В это же время получаю две вести из дому грустные. Умерла моя бабушка[17] — тихая и покорная всему в последнее время старушка. Умерла еще моя тетя родная[18], очень любившая меня. Эта в цвете лет, ничем не удовлетворенная, жаждущая, ищущая….. Сколько надежд в ней погибло. Ей я успел послать еще телеграмму, что люблю ее и всегда буду любить. Но так нехорошо, так холодно простился с ней в последний раз, что страшно вспомнить, и знал ли я, что с ней больше не увижусь. Как грозное предчувствие о чем-то близком всем, как суд прозвучали обе вести.
Мы все у пропасти….. Но некогда было уже и думать об этом.

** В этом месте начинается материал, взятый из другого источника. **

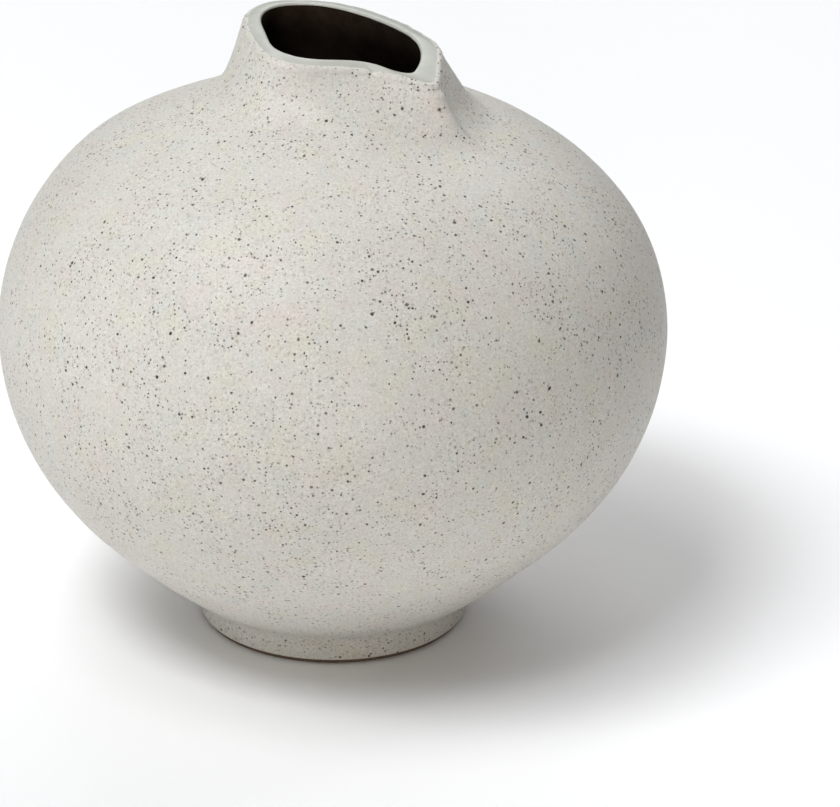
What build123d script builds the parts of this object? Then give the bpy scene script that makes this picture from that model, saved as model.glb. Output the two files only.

Наконец в конце ноября был суд. Все силы своей души напряг я теперь на то, чтобы быть свободным и только себе одному верящим. Решил говорить одну правду, т. е. ту внутреннюю правду, которая жила в нас, когда мы бросались в революцию. И верил, что за нее меня нельзя судить. Когда я кончил свою речь, защитник, присланный друзьями из Москвы, сказал, что ему нечего прибавить. Вызванные обвинением многочисленные свидетели-крестьяне не подтвердили взведенных на меня обвинений, и суд меня по двум, главным делам оправдал, а по третьему, за оскорбление Величества в тюрьме, приговорил к наименьшей мере наказания, к месяцу крепости, и объявил до приведения приговора в исполнение свободным. Такого благоприятного исхода суда я уж никак не ожидал. Все надежды вдруг вспыхнули вновь. Но меня из тюрьмы еще не выпустили, предстояла административная ссылка в Нарымский край. Я телеграфировал в Петербург об оправдательном приговоре, просил отмены ссылки, а сам стал замышлять бегство. Но шли дни, неделя, другая….. Целая бесконечность….. Последнее письмо от сестры Маши было от 16 ноября, то страшное, растерянное. Писала о казнях, о солдатах, о моей тете. Я не решался больше писать ей. Ждал, как решится дело. Тогда сам приеду, сам все увижу, скажу.